Sunday, September 23, 2012

Critical Reflection


Jose Van Dijck, said that “the computer is rapidly becoming a giant storage and processing facility for recording and retrieving ‘bits of life’” (311). While finding digital photos for this blog, I went through a lot of folders just to find the photos that I needed. The three digital photos showed in my blog, were scattered in three separate folders. Although they were taken in the same day, from the same location, I had somehow stored them in separate folders. Computers were created to have a memory so it could help the human brain to store things when there is too much data for the human brain to contain. Of course, the data can then we retrieved at a later date, to recall your memories of certain moments. However, with such a mass storage, it can be hard to find the sources that you need. Like the way I tried to locate three simple photos, it took me long time to retrieve it because there was too much data stored in my computer. The three photos were just a tiny proportion of data combined with all my other information. This shows that the computer works as a large memory machine and it helps me to store the different memories I had with my job at Disney. The good thing about this mass storage is that it helped me contain memories that I may have forgotten, or was unable to retrieve immediately from my human brain. By flicking through a number of photos, some of my memories were recalled by just looking at photos that I had forgotten I’d saved.

Although I eventually found the three photos, I wondered if there was a reason I stored them in three separate places. Because according to my memory, the logic thing to do is to store the photos from the same day and location in the same folder. But it seemed like my previous actions tells me otherwise. Dijck continues by saying that “digitization is surreptitiously shaping our acts of cultural memory-the way we record, save and retrieve remembrances of our lives past” (312). He also adds that “annotations, whether in audio or textual form, may differ significantly depending on the moment of attachment” (317). In my creative exercise, I have reconstructed a memory and created a new storage place to remember by job at Walt Disney World. I added in photos and attached captions to them. These captions describe my memories of the photos. Relating this to Dijck’s point, I may have formed a memory which differed slightly from the last time I looked at the photo because I recalled it in two different times. My mood could be different both times which means that I can view the memory from two different points of view. Therefore, my captions of the photos which are now stored in this blog have shaped a new memory. This means that, the next time I look at these photos and refer to the captions, I am remembering my memories based on the time I wrote the captions, not on the original memory. This point shows how memories can change due to the way they are stored, which leads to the next point of how memories can be ephemeral.

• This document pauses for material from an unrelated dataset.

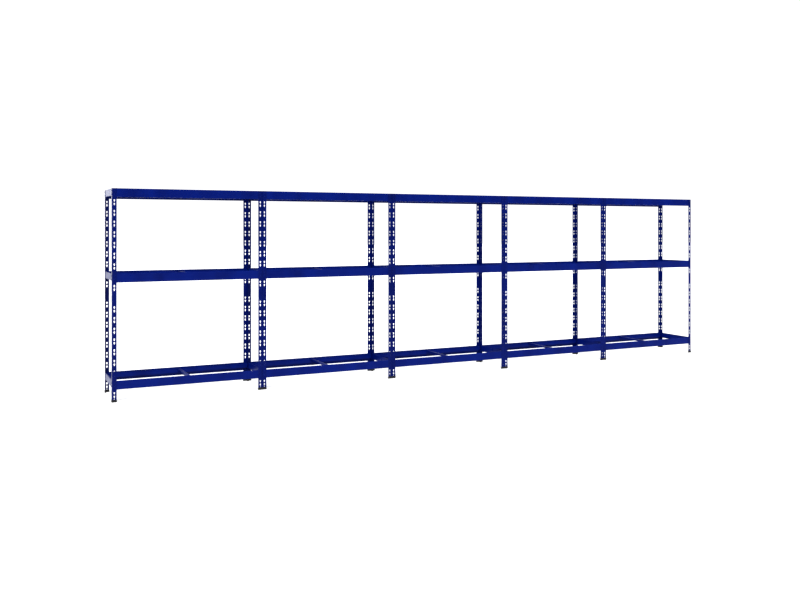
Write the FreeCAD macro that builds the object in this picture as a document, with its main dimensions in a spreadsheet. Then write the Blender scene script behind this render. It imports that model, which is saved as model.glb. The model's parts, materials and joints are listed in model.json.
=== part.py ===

Wendy Chun argues that “digital memory is erasable, forgetful and ephemeral” (167). Because memories are constantly refreshed, (like what I have done in my creative exercise), the real meaning of memories can fleet and be easily erased. It shows the dangers of memories fading away when data is constantly repeated and copied. The erasure of photos does not only apply to the way their memories are copied. But they can also be easily deleted from a computer. With one push of a button, you can delete from 1-100 photos at the same time. I want to refer this point to the value my sources contain. Starting with digital photos, they were stored to help me remember the great times I had interacting with my guests. But at the same time I had many copies of similar photos. They were all Mickey and Minnie playing with different kids.  Then there are the drawings that kids drew for me. They are unique and rare and would be memories that I can’t get anywhere else. At the end of the day, Minnie and Mickey would always look the same in photos. I could tell someone that I wasn’t even ‘friends’ with Minnie in that photo and they would believe me. But with drawings, they each have their individual memories. This shows the different values seen between digital and analogue memories. Physical drawings “expresses attachment to the touch and feel of analogue products” (Dijck, 312).  I would find it a lot harder to burn or throw away the drawings because I will never get them back. But with the digital photos, they could always be replaced in my eyes as there are millions of photos out there which show Mickey and Minnie posing for photos. Even comparing the way they are stored, the digital photos are mixed with a thousand other photos, where as the drawings I received are filed away neatly in a diary which can be easily located. The two different media formats draws up on the way they are valued, how differently they are stored due to their formats and how ephemerality is applied.

Reference

Chun, Wendy Hui Kyong. The Enduring Ephemeral, or the Future is a Memory. The University of Chicago, 2008. Print.

Dijck, Jose Van. “From Shoebox to Performative Agent: the Computer as Personal Memory Machine”. New Media and Society (2005): 311-329. Print.